The Province of St. Anthony of Padua was founded in 1906, in order to more effectively provide pastoral care for the large number of Polish immigrants who had begun to arrive to the United States during the previous decades. This new province, headquartered at Baltimore, Md., would also help to stave off the terrible rift between the Church and those Poles who were leaving to join the new “Polish National Catholic Church.” Although the Conventual friars were not able to settle the division completely, they were able to catechize well enough to welcome many back into the fold.
An Expansion of Conventual Heritage
In the intervening years of continued immigration, the Depression and World Wars, the friars ministered at many secondary schools as teachers and administrators. They served as military, university, prison, and hospital chaplains, established printing presses and founded several publications. The friars have been pastoral and substance abuse counselors, itinerant preachers, directors of retreat centers, art’s colonies, and the sponsors of a radio station. They have ministered in AIDS hospices and homeless shelters. They have constructed housing for the handicapped, founded a network of international shelters for youth and runaways, have co-sponsored a Franciscan NGO Office (non-governmental organization) at the United Nations, and have even initiated a wine making venture, as well as a bakery to help fund an inner city food pantry.
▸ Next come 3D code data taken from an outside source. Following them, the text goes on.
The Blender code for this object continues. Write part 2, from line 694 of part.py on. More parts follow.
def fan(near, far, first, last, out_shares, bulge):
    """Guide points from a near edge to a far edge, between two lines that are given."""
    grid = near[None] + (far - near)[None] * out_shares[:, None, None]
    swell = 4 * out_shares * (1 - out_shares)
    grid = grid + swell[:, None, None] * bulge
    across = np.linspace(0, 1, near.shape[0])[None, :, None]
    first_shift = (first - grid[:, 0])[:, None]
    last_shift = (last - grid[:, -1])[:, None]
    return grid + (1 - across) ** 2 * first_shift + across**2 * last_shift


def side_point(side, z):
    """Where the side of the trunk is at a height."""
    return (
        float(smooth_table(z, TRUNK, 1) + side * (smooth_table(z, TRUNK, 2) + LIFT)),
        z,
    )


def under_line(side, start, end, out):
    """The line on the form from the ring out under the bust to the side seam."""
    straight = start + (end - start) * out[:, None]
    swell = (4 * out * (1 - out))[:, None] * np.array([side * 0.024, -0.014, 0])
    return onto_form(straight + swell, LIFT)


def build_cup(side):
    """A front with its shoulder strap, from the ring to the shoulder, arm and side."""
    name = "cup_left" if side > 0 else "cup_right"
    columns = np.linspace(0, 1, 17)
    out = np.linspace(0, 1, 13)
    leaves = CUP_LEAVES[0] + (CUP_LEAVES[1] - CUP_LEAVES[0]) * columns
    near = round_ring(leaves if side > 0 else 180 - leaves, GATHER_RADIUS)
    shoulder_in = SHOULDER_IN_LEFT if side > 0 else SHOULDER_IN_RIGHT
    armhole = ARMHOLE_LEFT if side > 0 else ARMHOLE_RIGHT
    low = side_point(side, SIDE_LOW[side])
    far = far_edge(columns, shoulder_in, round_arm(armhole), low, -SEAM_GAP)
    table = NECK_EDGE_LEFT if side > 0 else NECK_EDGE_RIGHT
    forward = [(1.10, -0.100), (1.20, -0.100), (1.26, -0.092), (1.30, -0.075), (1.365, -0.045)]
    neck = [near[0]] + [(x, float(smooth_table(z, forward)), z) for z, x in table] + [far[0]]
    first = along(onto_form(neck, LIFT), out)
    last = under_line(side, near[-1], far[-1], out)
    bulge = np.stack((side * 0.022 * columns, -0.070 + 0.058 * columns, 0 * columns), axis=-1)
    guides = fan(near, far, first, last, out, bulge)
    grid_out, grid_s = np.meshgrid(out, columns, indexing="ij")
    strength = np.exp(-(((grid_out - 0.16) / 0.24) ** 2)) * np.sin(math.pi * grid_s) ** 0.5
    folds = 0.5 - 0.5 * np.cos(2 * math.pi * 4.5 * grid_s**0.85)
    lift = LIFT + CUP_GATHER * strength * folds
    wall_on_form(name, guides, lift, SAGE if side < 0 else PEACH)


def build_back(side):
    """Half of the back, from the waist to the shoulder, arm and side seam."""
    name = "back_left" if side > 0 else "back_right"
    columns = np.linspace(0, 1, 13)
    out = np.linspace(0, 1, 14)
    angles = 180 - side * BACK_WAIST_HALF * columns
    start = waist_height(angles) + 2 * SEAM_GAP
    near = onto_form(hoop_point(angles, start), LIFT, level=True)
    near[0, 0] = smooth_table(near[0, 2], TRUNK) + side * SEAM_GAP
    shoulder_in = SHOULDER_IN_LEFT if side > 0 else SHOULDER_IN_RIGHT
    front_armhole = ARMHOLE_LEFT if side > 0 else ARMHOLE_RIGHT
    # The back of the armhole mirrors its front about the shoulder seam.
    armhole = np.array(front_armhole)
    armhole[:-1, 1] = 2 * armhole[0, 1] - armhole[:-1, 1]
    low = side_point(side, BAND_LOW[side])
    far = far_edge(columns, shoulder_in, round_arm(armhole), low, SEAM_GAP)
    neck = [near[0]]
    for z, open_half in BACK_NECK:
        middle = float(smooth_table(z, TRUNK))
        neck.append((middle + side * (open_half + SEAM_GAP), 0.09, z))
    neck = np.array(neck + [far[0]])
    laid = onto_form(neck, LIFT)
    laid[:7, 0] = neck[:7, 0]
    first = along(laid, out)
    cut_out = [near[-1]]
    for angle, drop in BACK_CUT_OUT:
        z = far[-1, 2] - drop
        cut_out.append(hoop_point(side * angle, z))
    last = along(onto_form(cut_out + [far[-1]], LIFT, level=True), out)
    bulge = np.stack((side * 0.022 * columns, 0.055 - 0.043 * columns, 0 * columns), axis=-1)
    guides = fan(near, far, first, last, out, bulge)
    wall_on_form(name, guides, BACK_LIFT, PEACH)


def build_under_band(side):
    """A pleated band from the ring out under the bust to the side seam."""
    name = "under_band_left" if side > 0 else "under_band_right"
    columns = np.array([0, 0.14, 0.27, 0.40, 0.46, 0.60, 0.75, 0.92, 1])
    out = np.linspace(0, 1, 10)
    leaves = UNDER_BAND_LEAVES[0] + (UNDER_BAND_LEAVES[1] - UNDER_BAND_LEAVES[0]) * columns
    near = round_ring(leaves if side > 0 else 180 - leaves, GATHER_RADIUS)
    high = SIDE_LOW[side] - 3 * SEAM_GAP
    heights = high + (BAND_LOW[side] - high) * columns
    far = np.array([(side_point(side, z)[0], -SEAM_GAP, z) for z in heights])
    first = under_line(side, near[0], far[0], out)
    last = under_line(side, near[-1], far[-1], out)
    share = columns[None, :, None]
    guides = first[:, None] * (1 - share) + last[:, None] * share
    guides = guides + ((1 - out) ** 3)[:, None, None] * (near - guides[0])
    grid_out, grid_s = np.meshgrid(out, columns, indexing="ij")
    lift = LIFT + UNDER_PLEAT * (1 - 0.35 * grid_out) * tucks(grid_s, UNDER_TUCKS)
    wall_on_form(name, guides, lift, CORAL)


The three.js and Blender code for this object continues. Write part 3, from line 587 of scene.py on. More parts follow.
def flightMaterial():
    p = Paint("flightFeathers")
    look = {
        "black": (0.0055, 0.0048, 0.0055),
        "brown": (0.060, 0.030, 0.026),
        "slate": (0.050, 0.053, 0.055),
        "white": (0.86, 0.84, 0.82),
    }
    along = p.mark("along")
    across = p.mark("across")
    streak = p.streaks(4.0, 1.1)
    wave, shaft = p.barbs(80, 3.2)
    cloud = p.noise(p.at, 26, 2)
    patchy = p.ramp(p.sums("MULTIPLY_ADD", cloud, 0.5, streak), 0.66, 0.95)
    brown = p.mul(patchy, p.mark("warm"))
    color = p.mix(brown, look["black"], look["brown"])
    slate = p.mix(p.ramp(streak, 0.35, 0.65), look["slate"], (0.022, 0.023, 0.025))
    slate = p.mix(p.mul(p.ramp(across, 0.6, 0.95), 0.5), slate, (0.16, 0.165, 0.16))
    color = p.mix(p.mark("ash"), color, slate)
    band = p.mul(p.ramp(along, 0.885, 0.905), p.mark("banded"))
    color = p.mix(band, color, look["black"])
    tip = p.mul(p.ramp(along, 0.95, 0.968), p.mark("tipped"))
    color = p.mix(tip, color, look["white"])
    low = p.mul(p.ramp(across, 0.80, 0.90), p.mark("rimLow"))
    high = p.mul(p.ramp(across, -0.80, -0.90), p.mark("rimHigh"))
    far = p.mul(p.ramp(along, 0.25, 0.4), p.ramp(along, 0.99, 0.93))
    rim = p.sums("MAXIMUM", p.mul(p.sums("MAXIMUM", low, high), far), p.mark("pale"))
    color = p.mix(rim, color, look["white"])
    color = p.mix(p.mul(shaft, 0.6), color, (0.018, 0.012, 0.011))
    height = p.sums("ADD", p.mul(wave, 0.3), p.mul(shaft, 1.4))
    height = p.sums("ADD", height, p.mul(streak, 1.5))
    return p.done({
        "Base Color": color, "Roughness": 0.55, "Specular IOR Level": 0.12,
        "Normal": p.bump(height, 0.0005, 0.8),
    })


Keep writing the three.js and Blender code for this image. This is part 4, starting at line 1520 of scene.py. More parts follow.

The changes in American society in the 1960s and 1970s saw changes in ministry focus for the friars. As the assimilation of Polish immigrants had been virtually accomplished, there was less need for Polish ethnic ministry. The once expanding field of Catholic high school ministry also began to contract. Accordingly, the province’s ministry focus changed, with an evangelization effort in Ghana, West Africa, and increased attention to the growing needs of the southeastern United States. While continuing to serve pastoral and parochial needs in ministry, commitments to specialized domestic evangelization and service were initiated with the establishment of campus ministries, a shelter for run-away youth, a lay ministry formation program, and the founding of The Companions of St. Anthony, providing spiritual support while fostering a continuing devotion to St. Anthony by means of providing spiritual resources, prayers books, novenas, chaplets and other forms of personal devotion to thousands of American Catholics.
Our Lady of the Angels Province is Established
On May 5, 2014, the union of the Franciscan Friars Conventual from Immaculate Conception and St. Anthony of Padua Provinces formed Our Lady of the Angels Province.